Similar sentiments inspired her 2020 piano concerto Blow Your House Down, focusing on the way people construct walls in a vain attempt to hide from reality and avoid getting hurt. Yet Kozlova-Johannes expresses this in an entirely different way than in The Beauty of Decay. The concerto is one of her most violent compositions, and as such, it seems to me that the balance of head and heart does not therefore manifest solely in the music but also in the relationship between the music and us, the audience. From one perspective, it could be argued that the piece itself is the heart – apocalyptic, filled with rage and threat and a thousand explosions – and we are the head: we need to decide whether to run and hide from the musical clusterbombs being thrown at us, or whether to face them, make sense and come to terms with them and, eventually, hopefully, overcome them.

Kozlova-Johannes’ most recent work shows no sign of turning away from this balanced fusion of heart and head. This was demonstrated in her immensely powerful theatrical work etching.ash, premièred at the 2022 Estonian Music Days. Inspired by a book by Maarja Kangro, the piece directly externalises pain and trauma, yet we come to understand afresh that this is a vital first step on the road to recovery.

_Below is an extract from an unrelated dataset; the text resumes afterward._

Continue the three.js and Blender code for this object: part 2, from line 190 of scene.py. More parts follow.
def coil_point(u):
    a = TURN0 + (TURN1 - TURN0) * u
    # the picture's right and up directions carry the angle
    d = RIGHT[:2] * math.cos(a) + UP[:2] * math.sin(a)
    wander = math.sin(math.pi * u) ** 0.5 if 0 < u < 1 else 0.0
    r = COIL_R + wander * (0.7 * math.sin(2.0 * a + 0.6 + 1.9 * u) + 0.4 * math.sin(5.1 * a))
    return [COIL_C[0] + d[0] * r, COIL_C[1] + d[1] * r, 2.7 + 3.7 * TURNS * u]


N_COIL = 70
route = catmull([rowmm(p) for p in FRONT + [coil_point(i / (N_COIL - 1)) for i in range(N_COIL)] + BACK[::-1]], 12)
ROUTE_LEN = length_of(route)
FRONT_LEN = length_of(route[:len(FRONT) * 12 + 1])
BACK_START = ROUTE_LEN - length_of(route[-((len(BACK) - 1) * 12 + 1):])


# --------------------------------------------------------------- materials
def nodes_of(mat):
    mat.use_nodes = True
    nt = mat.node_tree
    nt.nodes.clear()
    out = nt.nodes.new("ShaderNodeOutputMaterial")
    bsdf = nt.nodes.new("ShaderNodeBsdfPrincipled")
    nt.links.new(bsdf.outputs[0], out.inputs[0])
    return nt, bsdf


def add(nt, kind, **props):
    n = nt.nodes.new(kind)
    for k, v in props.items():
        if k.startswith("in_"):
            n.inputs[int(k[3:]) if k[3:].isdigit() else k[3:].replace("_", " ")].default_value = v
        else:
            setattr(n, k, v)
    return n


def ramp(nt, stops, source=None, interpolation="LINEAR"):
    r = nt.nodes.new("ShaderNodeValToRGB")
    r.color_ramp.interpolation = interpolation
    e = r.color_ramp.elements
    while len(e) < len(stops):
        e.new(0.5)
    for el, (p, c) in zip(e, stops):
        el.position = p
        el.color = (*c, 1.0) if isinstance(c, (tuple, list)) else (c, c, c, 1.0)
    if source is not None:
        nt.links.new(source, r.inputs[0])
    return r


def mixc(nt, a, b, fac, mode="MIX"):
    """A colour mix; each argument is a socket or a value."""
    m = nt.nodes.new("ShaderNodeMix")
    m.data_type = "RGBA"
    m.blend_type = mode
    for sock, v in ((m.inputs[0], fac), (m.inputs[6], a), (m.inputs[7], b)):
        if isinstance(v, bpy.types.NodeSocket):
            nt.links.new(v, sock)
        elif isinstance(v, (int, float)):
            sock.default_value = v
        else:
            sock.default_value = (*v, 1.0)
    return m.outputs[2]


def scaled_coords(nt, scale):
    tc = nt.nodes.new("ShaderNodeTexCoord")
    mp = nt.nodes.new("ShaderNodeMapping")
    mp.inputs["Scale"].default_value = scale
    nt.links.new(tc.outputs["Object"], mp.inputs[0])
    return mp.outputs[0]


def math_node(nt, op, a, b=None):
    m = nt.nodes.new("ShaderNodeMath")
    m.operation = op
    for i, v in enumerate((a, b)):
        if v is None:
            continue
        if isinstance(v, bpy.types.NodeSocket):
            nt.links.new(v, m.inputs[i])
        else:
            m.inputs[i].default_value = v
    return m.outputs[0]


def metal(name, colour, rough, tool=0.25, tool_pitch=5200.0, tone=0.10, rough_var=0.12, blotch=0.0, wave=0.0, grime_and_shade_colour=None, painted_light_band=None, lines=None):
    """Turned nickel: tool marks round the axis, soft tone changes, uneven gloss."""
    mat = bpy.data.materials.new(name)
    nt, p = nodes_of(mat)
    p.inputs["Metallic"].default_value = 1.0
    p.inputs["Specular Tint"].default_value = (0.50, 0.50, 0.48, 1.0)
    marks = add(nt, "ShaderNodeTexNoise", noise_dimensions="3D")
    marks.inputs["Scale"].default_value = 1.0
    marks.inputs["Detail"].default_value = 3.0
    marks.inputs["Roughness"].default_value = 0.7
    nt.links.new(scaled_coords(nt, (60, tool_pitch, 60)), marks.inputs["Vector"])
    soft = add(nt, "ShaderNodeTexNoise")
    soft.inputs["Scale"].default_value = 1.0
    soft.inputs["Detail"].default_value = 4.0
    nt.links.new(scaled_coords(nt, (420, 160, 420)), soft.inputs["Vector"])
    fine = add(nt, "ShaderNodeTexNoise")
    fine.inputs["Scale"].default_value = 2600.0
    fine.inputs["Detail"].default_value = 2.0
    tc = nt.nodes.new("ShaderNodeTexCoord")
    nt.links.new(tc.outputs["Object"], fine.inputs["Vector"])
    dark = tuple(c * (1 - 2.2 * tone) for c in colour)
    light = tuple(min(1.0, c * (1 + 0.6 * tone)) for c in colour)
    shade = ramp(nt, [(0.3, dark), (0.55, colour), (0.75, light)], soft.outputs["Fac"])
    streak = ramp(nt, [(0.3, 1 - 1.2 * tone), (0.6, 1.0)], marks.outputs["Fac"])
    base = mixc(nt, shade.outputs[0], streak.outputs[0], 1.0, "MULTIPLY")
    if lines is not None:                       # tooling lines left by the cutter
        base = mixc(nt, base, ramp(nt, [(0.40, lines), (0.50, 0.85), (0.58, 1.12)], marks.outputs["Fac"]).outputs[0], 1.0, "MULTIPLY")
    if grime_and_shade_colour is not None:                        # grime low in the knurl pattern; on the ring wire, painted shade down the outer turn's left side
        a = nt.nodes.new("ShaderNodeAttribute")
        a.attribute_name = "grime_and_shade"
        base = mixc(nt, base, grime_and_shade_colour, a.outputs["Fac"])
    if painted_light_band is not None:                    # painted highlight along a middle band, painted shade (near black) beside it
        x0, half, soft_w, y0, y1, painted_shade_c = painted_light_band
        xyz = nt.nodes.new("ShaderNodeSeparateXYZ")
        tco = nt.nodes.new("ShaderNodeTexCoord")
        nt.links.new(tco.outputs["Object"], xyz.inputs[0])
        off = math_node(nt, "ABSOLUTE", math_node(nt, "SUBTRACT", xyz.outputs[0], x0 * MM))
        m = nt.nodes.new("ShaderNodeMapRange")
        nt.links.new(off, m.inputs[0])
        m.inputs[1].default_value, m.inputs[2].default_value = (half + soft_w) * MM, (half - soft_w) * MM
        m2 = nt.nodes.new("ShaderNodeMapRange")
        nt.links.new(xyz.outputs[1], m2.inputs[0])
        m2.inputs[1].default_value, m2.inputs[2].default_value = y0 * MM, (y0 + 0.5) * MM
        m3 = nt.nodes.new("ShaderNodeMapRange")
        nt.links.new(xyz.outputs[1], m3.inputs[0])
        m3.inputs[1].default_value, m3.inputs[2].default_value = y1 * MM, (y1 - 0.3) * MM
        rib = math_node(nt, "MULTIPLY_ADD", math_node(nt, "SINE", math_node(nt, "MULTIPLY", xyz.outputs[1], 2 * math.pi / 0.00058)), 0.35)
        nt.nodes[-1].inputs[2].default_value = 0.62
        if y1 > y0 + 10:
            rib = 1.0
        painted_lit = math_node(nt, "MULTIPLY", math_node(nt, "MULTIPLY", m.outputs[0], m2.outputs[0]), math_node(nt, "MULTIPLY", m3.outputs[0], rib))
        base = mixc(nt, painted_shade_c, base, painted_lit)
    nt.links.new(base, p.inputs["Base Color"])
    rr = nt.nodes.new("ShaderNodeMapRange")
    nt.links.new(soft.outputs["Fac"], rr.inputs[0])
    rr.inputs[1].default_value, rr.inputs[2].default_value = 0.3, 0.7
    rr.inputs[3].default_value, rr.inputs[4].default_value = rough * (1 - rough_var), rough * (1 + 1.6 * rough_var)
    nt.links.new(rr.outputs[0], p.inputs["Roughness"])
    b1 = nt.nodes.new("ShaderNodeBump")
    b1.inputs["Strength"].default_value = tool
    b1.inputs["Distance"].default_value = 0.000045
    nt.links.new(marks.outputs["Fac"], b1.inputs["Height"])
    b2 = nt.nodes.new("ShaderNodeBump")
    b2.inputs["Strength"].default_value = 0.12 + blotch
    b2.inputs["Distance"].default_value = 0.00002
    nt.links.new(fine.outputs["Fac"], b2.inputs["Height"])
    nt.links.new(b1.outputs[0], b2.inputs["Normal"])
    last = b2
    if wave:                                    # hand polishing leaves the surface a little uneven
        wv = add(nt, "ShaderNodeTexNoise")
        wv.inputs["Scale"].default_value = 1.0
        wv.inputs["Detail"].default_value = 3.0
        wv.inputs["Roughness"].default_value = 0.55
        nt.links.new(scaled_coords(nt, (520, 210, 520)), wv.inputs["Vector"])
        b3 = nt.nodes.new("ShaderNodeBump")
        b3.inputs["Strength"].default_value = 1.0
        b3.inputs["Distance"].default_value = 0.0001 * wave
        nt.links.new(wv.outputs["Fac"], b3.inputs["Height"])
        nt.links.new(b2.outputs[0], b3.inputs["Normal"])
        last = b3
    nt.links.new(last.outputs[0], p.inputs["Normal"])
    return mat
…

Such descriptions as these perhaps make it sound as if listening to Tatjana Kozlova-Johannes’ music is difficult and demanding, even hard work. Yet to return to her earliest piece, Prisma, there she demonstrated something else that permeates her music, a trait that is quintessentially Estonian: an unstoppable urge to sing. The nature, the form and the concept of this song is continually changing; sometimes stunningly clear and recognisable, sometimes emerging through (or heard from within) convoluted layers of strata. But whether we recognise it immediately or not, her music is a constant, ongoing song, a courageous song engaging with existence and reality in all its hues of dark and light, a radical song that touches us at the core of our being: a song for the head and the heart.